- [WHAT TO DO] Reproduce the first line and every line after it, exactly, through the one containing "lid += chamfer(bar.faces().sort_by(Axis.Z)[-1].edges(), 0.25)". Leave out the rest.

— START OF DATA PROVIDED —

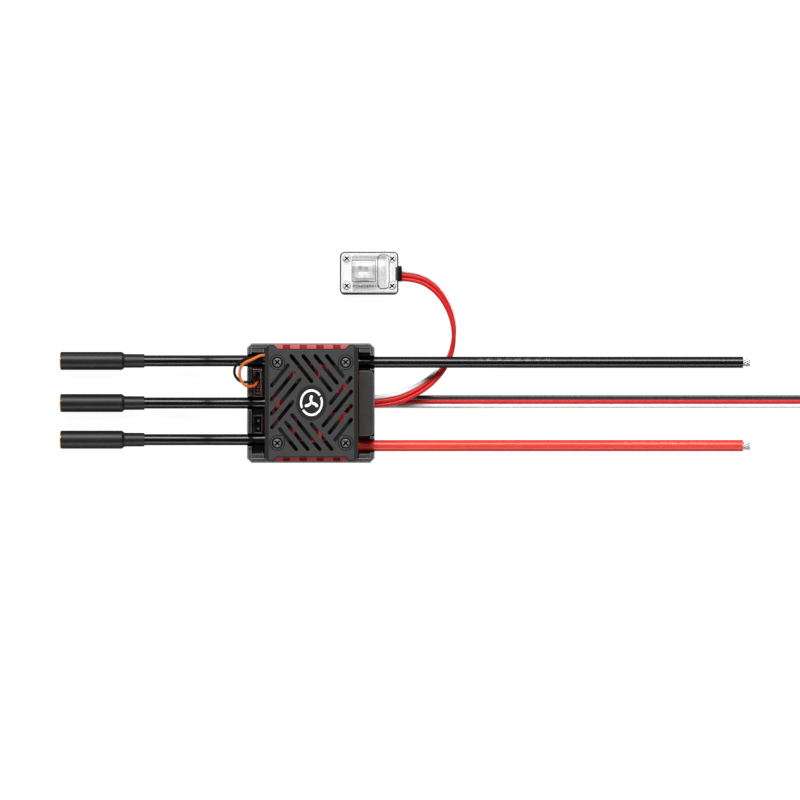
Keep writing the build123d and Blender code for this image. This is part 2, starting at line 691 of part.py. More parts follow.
def make_switch_cover():
    lid = block(BOX_EDGE_X, BOX_EDGE_Y, (BOX_SPLIT, BOX_TOP))
    lid = fillet(upright_edges(lid), 1.6)
    lid = fillet(lid.faces().sort_by(Axis.Z)[-1].edges(), 0.6)
    inside_x = (BOX_EDGE_X[0] + BOX_WALL, BOX_EDGE_X[1] - BOX_WALL)
    inside_y = (BOX_EDGE_Y[0] + BOX_WALL, BOX_EDGE_Y[1] - BOX_WALL)
    lid -= block(inside_x, inside_y, (BOX_SPLIT - 1, BOX_TOP - 1.0))
    for x, y in BOX_SCREWS:
        lid += post(x, y, BOX_SPLIT, BOX_TOP - 1.0, 1.7)

    # Raised pad round the button and a raised bar across the cable end.
    bx, by = BUTTON_MID
    pad = block((bx - 3.8, bx + 3.8), (by - 3.5, by + 3.5), (BOX_TOP - 0.5, BOX_TOP + 0.3))
    lid += chamfer(pad.faces().sort_by(Axis.Z)[-1].edges(), 0.2)
    bar_x = (21.2, 25.05)
    bar = block(bar_x, (36.4, 47.4), (BOX_TOP - 0.5, BOX_TOP + 0.35))
    bar = fillet(upright_edges(bar), 1.4)
    lid += chamfer(bar.faces().sort_by(Axis.Z)[-1].edges(), 0.25)

    # Screw holes and pockets, the button's window and the grommet's slot.
    for x, y in BOX_SCREWS:
        lid -= post(x, y, BOX_SPLIT - 1, BOX_TOP + 1, 0.75)
        lid -= post(x, y, BOX_TOP - 0.8, BOX_TOP + 1, 1.35)
    hole_x = BUTTON_X / 2 + BUTTON_GAP
    hole_y = BUTTON_Y / 2 + BUTTON_GAP
    lid -= block((bx - hole_x, bx + hole_x), (by - hole_y, by + hole_y), (BOX_TOP - 2, 9))
    lid -= block((BOX_EDGE_X[1] - 1.8, BOX_EDGE_X[1] + 1), GROMMET_Y, (BOX_SPLIT - 1, GROMMET_Z[1]))
    return lid


def make_switch_pcb():
    return block((13.2, 24.1), (35.7, 47.1), (BOX_SPLIT, BOX_SPLIT + 0.8))


def make_switch_tact():
    z0 = BOX_SPLIT + 0.8
    plunger_top = BUTTON_BOTTOM - BUTTON_TRAVEL - 0.05
    body = block((15.0, 18.6), (39.3, 41.9), (z0, z0 + 1.1))
    return body + post(16.8, 40.6, z0 + 1.1, plunger_top, 0.8)


def make_switch_leds():
    z = (BOX_SPLIT + 0.8, BOX_SPLIT + 1.5)
    return group("switch_leds", [
        block((15.1, 16.4), (42.2, 43.7), z),
        block((17.0, 18.2), (42.2, 43.5), z),
    ])


def make_switch_button():
    bx, by = BUTTON_MID
    half_x, half_y = BUTTON_X / 2, BUTTON_Y / 2
    flange_z = (BUTTON_BOTTOM, BUTTON_BOTTOM + 0.6)
    cap = block((bx - half_x, bx + half_x), (by - half_y, by + half_y), (flange_z[0], BUTTON_TOP))
    cap = fillet(upright_edges(cap), 0.7)
    cap = fillet(cap.faces().sort_by(Axis.Z)[-1].edges(), 0.4)
    flange = block((bx - half_x - 0.4, bx + half_x + 0.4),
                   (by - half_y - 0.4, by + half_y + 0.4), flange_z)
    return cap + flange


def make_switch_screws():
    seat = BOX_TOP - 0.8
    screws = [phillips_screw(x, y, seat, 1.25, 0.75, 0.6, 0.8) for x, y in BOX_SCREWS]
    return group("switch_screws", screws)


def make_switch_grommet():
    grommet = block((27.7, 29.0), GROMMET_Y, GROMMET_Z)
    grommet = fillet(grommet.edges().filter_by(Axis.X), 0.5)
    neck = block((26.95, 27.7), (39.1, 43.4), (2.25, 4.75))
    return grommet + neck - block((27.4, 30), (38.95, 43.05), (2.6, 4.4))


# -------------------------------------------------------------- write every node
def main():
    save("base_shell", make_base_shell())
    save("terminal_cover", make_terminal_cover())
    save("case_screws", make_case_screws())
    save("control_pcb", board(15.8, 15.8, CONTROL_PCB_Z))
    save("control_parts", make_control_parts())
    save("cable_clamp", make_cable_clamp())
    save("power_pcb", board(18.6, 17.3, POWER_PCB_Z))
    save("mosfets", make_mosfets())
    save("capacitors", make_capacitors())
    save("board_header", make_board_header())
    save("solder_pads", make_solder_pads())
    save("thermal_pad", make_thermal_pad())
    save("heatsink", make_heatsink())
    save("fan_frame", make_fan_frame())
    save("fan_bearing", make_fan_bearing())
    save("fan_stator", make_fan_stator())
    save("fan_rotor", make_fan_rotor())
    save("fan_magnet", make_fan_magnet())
    save("fan_shaft", make_fan_shaft())
    save("fan_guard", make_fan_guard())
    save("guard_badge", make_guard_badge())
    save("badge_emblem", make_badge_emblem())
    save("guard_screws", make_guard_screws())
    save("fan_header", make_fan_header())
    save("fan_pins", make_fan_pins())
    save("fan_plug", make_fan_plug())
    save("fan_lead_orange", make_fan_lead("fan_lead_orange", ORANGE_ROUTE))
    save("fan_lead_black", make_fan_lead("fan_lead_black", BLACK_ROUTE))
    save("port_housing", make_port_housing())
    save("port_pins", make_port_pins())
    for name in MOTOR_LEAD_Y:
        save(f"motor_wire_{name}", make_motor_wire(name))
        save(f"bullet_{name}", make_bullet(name))
        save(f"shrink_{name}", make_shrink(name))
    for name in POWER_LEAD_Y:
        save(f"power_wire_{name}", make_power_wire(name))
        save(f"power_tip_{name}", make_power_tip(name))
    for colour, place in (("black", 1), ("red", 0), ("white", -1)):
        save(f"receiver_{colour}", make_receiver_core(f"receiver_{colour}", place))
    save("receiver_plug", make_receiver_plug())
    save("receiver_contacts", make_receiver_contacts())
    for colour, place in (("white", 1), ("red_mid", 0), ("red_outer", -1)):
        save(f"switch_{colour}", make_switch_core(f"switch_{colour}", place))
    save("switch_base", make_switch_base())
    save("switch_cover", make_switch_cover())
    save("switch_pcb", make_switch_pcb())
    save("switch_tact", make_switch_tact())
    save("switch_leds", make_switch_leds())
    save("switch_button", make_switch_button())
    save("switch_screws", make_switch_screws())
    save("switch_grommet", make_switch_grommet())


main()
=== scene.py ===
"""Looks for the motor speed controller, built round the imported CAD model. Metres."""

import math
import random

import bmesh
import bpy
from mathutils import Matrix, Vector


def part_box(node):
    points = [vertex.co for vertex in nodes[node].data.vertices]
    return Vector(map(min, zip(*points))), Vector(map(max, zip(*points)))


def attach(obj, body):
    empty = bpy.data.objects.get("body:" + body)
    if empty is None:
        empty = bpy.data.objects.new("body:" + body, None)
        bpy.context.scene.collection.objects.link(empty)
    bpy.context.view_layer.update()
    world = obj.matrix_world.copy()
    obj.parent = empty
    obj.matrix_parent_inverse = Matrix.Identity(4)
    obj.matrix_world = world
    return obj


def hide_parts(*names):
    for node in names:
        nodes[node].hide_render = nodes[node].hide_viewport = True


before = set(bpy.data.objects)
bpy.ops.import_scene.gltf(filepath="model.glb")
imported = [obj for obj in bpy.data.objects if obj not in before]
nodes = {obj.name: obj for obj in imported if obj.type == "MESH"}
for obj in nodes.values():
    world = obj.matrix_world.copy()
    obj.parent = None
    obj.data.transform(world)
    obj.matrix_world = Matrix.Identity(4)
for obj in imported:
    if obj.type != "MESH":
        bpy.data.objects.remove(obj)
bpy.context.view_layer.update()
scene = bpy.context.scene
MM = 0.001

# Heights and places of the CAD parts that the materials and lights go by.
CASE_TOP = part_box("base_shell")[1].z
RAIL_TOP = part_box("heatsink")[1].z
GUARD_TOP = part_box("fan_guard")[1].z
GUARD_SCREW_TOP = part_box("guard_screws")[1].z
SWITCH_SCREW_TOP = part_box("switch_screws")[1].z
SWITCH_WALL = (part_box("switch_cover")[0].y, 0.8 * MM)
FINS_HALF = 16.6 * MM                # the fins under the fan reach this far to either side

# ------------------------------------------------------------------------- camera
VIEW_WIDTH = 0.2556                  # what the picture covers, side to side
VIEW_MIDDLE = (0.0284, 0.00096)      # the point straight under the camera
LENS, SENSOR = 600.0, 36.0           # millimetres; a long lens keeps the plan square
EYE_HEIGHT = VIEW_WIDTH * LENS / SENSOR


def make_camera():
    """A camera straight above, which covers what the picture covers."""
    data = bpy.data.cameras.new("overhead")
    data.lens, data.sensor_width = LENS, SENSOR
    data.clip_start, data.clip_end = 0.1, 50.0
    camera = bpy.data.objects.new("overhead", data)
    camera.location = (*VIEW_MIDDLE, EYE_HEIGHT)
    scene.collection.objects.link(camera)
    scene.camera = camera


make_camera()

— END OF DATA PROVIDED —

- [EXERCISE SOLUTION]
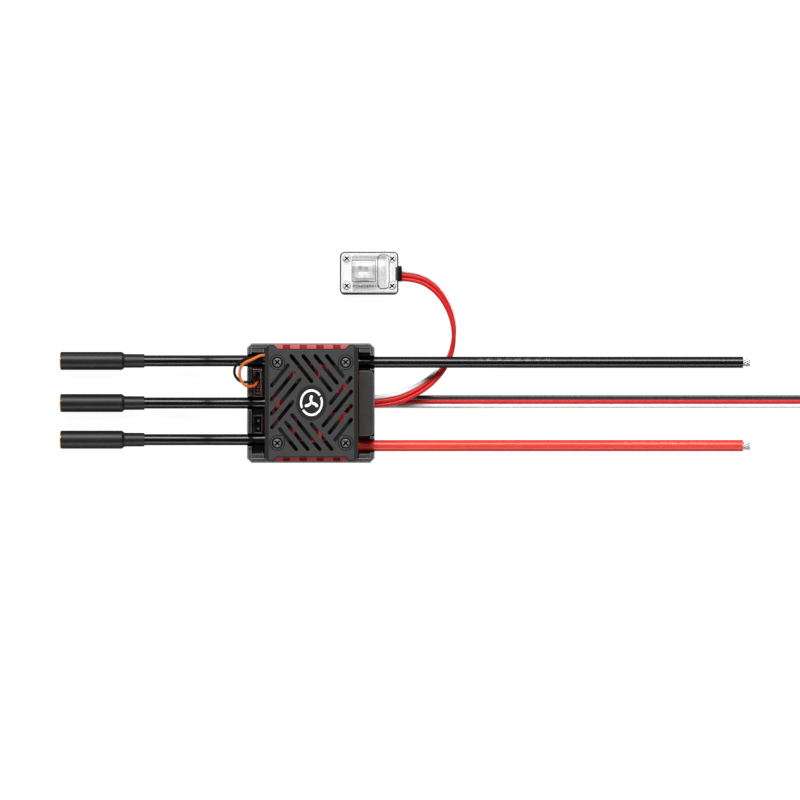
Keep writing the build123d and Blender code for this image. This is part 2, starting at line 691 of part.py. More parts follow.
def make_switch_cover():
    lid = block(BOX_EDGE_X, BOX_EDGE_Y, (BOX_SPLIT, BOX_TOP))
    lid = fillet(upright_edges(lid), 1.6)
    lid = fillet(lid.faces().sort_by(Axis.Z)[-1].edges(), 0.6)
    inside_x = (BOX_EDGE_X[0] + BOX_WALL, BOX_EDGE_X[1] - BOX_WALL)
    inside_y = (BOX_EDGE_Y[0] + BOX_WALL, BOX_EDGE_Y[1] - BOX_WALL)
    lid -= block(inside_x, inside_y, (BOX_SPLIT - 1, BOX_TOP - 1.0))
    for x, y in BOX_SCREWS:
        lid += post(x, y, BOX_SPLIT, BOX_TOP - 1.0, 1.7)

    # Raised pad round the button and a raised bar across the cable end.
    bx, by = BUTTON_MID
    pad = block((bx - 3.8, bx + 3.8), (by - 3.5, by + 3.5), (BOX_TOP - 0.5, BOX_TOP + 0.3))
    lid += chamfer(pad.faces().sort_by(Axis.Z)[-1].edges(), 0.2)
    bar_x = (21.2, 25.05)
    bar = block(bar_x, (36.4, 47.4), (BOX_TOP - 0.5, BOX_TOP + 0.35))
    bar = fillet(upright_edges(bar), 1.4)
    lid += chamfer(bar.faces().sort_by(Axis.Z)[-1].edges(), 0.25)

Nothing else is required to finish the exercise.